Putin has good reason to be dissatisfied with Trump, in whom the Kremlin invested such high hopes. Everybody mirror-images, and Putin imagined that Trump, once in office, could shift American policy more to Russia’s liking. He didn’t realize that Moscow is not Washington, and our president and his top advisers don’t make all the big decisions by themselves. As a result, U.S. policies towards Russia—on Ukraine, on Syria, on NATO, on sanctions—are unquestionably tougher now than they were under Barack Obama. Congress, the Pentagon, and other key Beltway stakeholders have blocked Trump’s repeated efforts to bring Washington into line with Moscow’s wishes.

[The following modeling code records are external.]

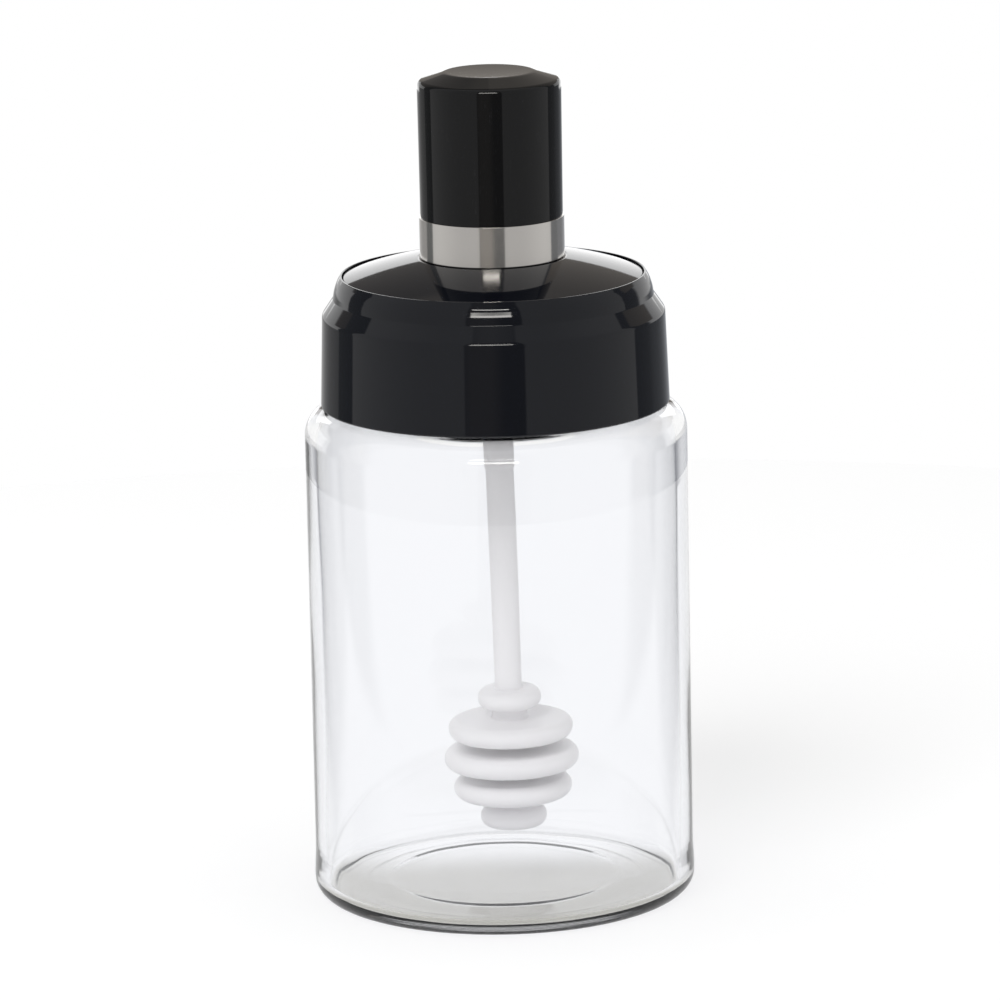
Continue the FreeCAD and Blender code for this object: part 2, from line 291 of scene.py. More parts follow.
# Outside the painted shade, glass sees it evenly white, but for a grey wedge at each side.
card_in_glass = add_node(card.node_tree, "ShaderNodeMath",
                         {0: card_ray.outputs["Is Transmission Ray"],
                          1: card_no_painted_shade.outputs[0]}, operation="MULTIPLY")
card_side = add_node(card.node_tree, "ShaderNodeMath", {0: card_depth.outputs["X"]},
                     operation="ABSOLUTE")
card_spread = add_node(card.node_tree, "ShaderNodeMath",
                       {0: card_depth.outputs["Y"], 1: -WHITE_BACK_SPREAD,
                        2: card_side.outputs[0]}, operation="MULTIPLY_ADD")
card_behind = between(card.node_tree, card_spread.outputs[0], -2 * FLOOR_RADIUS,
                      WHITE_HALF_WIDTH, WHITE_SOFTNESS)
card_level = add_node(card.node_tree, "ShaderNodeMath",
                      {0: card_side.outputs[0], 1: -WHITE_FRONT_SPREAD,
                       2: card_depth.outputs["Y"]}, operation="MULTIPLY_ADD")
card_before = between(card.node_tree, card_level.outputs[0], -2 * FLOOR_RADIUS, 0,
                      WHITE_SOFTNESS)
card_bright = add_node(card.node_tree, "ShaderNodeMath", {0: card_behind, 1: card_before},
                       operation="MAXIMUM")
card_room = add_node(card.node_tree, "ShaderNodeMix",
                     {0: card_bright.outputs[0], 6: linear(GLASS_GREY), 7: GLASS_WHITE},
                     data_type="RGBA")
card_even = add_node(card.node_tree, "ShaderNodeEmission", {"Color": card_room.outputs[2]})
card_mix = add_node(card.node_tree, "ShaderNodeMixShader",
                    {0: card_in_glass.outputs[0], 1: card_sum.outputs[0],
                     2: card_even.outputs[0]})
add_node(card.node_tree, "ShaderNodeOutputMaterial", {"Surface": card_mix.outputs[0]})
floor_mesh.materials.append(card)

# The near edge of the sweep: a low curved white screen close behind the jar. Only
# gloss and steel see it, so that the dome mirrors its white and the knob's crown,
# which looks over its top, doesn't.
SWEEP_RADIUS = 165 * MM
SWEEP_LOW = 113 * MM
SWEEP_HIGH = 157 * MM
SWEEP_HALF_ANGLE = math.radians(35)
SWEEP_STEPS = 24
SWEEP_GLOW = 1.75

sweep_mesh = bpy.data.meshes.new("sweep")
sweep_points = []
for step in range(SWEEP_STEPS + 1):
    angle = SWEEP_HALF_ANGLE * (2 * step / SWEEP_STEPS - 1)
    for height in (SWEEP_LOW, SWEEP_HIGH):
        sweep_points.append((SWEEP_RADIUS * math.sin(angle), SWEEP_RADIUS * math.cos(angle),
                             height))
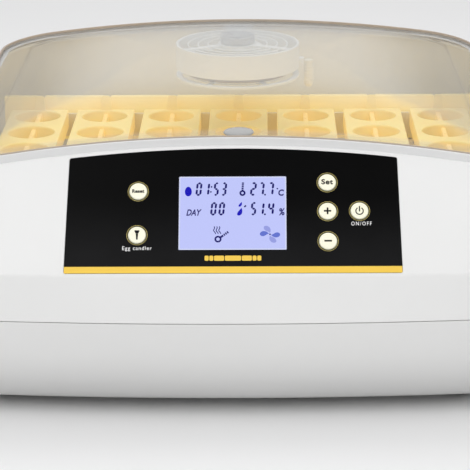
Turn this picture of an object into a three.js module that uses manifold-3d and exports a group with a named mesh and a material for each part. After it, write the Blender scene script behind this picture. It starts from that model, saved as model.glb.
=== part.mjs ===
// A forced-air egg incubator: a tub with a tray rack, seven tilting egg trays
// of seven holes each with their drive, and a lift-off upper housing with a sloped control
// panel, a clear window, and a fan and heater unit.
//
// Millimetres, +Z up, X across the machine, the control panel faces -Y.
// The origin is the middle of the footprint at the level it stands on.
import * as THREE from "three";
import { mergeVertices } from "three/addons/utils/BufferGeometryUtils.js";
import Module from "manifold-3d";

// ---------------------------------------------------------------- dimensions
const HALF_WIDTH = 245; // outer half width at the seam
const FRONT_Y = -260; // front centre at the seam
const BACK_Y = 260;
const FRONT_BULGE = 7.2; // how far the front runs back at x = 172
const CORNER_R = 40;
const SEAM_Z = 81.5; // parting line between tub and upper housing
const SEAM_GAP = 1.2;
const BAND_Z = 117.5; // top of the upright front band
const PANEL_Y = -256; // foot of the sloped panel
const PANEL_LEAN = 38; // degrees back from upright
const PANEL_TOP_S = 104.5; // slope length to the panel's top edge, at centre
const ARCH = 2150; // the top edge falls by x^2 / ARCH along the slope
const WALL = 3;
const BASE_Z = 5; // underside of the tub
const FLOOR_Z = 10; // inside of the tub

const RIM_HALF_WIDTH = 226; // top edge of the upper housing
const RIM_BACK_Y = 238;
const RIM_CORNER_R = 46;
const CROWN = 28; // window crown over the rim level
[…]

Kremlin disappointment with the White House is showing. This week, the administration announced more sanctions on Moscow for its brazen assassination effort in March against Sergei Skripal, a GRU defector living in Britain, and his daughter. The attack left the Skripals near death for a time, and lingering effects from the Russian military-grade nerve agent last month killed an innocent British woman. Moscow’s response to new U.S. sanctions has been furious. Today, Putin’s spokesman denounced the sanctions as “absolutely unlawful,” while a top Russian diplomat at the UN castigated them as “the theater of the absurd,” adding piquantly, “Only one rule: blame everything on Russia, no matter how absurd and fake it is. Let us welcome the United Sanctions of America!”

The Kremlin’s ability to harm President Trump should not be underestimated. Given the president’s longstanding ties to dubious Russians, a matter he has treated with the greatest secrecy, there’s no doubt that Putin possesses kompromat on Trump, including some of a sordid variety, to be released as needed. If the Kremlin believes that Trump has no chance of helping Russia anymore, they will sacrifice him to create ever-greater chaos in America and the West. Keep in mind that Natalya Veselnitskaya’s bombshell interview this spring was only possible with Kremlin permission.

President Trump has more than mere kompromat to worry about here. Under Vladimir Putin, Russian intelligence has embarked on a global assassination spree of a kind not seen in the Kremlin since Stalin’s time. Indeed, the attempted hit on Skripal, employing a nerve agent in an English city without regard for civilian casualties, was more brazen even than what Stalin’s killer spies did. Not to mention that, less than three years ago, Putin’s operatives murdered in the heart of our nation’s capital, just a mile from the White House. That message was hard to miss. Robert Mueller can open the door to Donald Trump’s impeachment and prosecution. Vladimir Putin can do worse and does not need to play by any legal rules.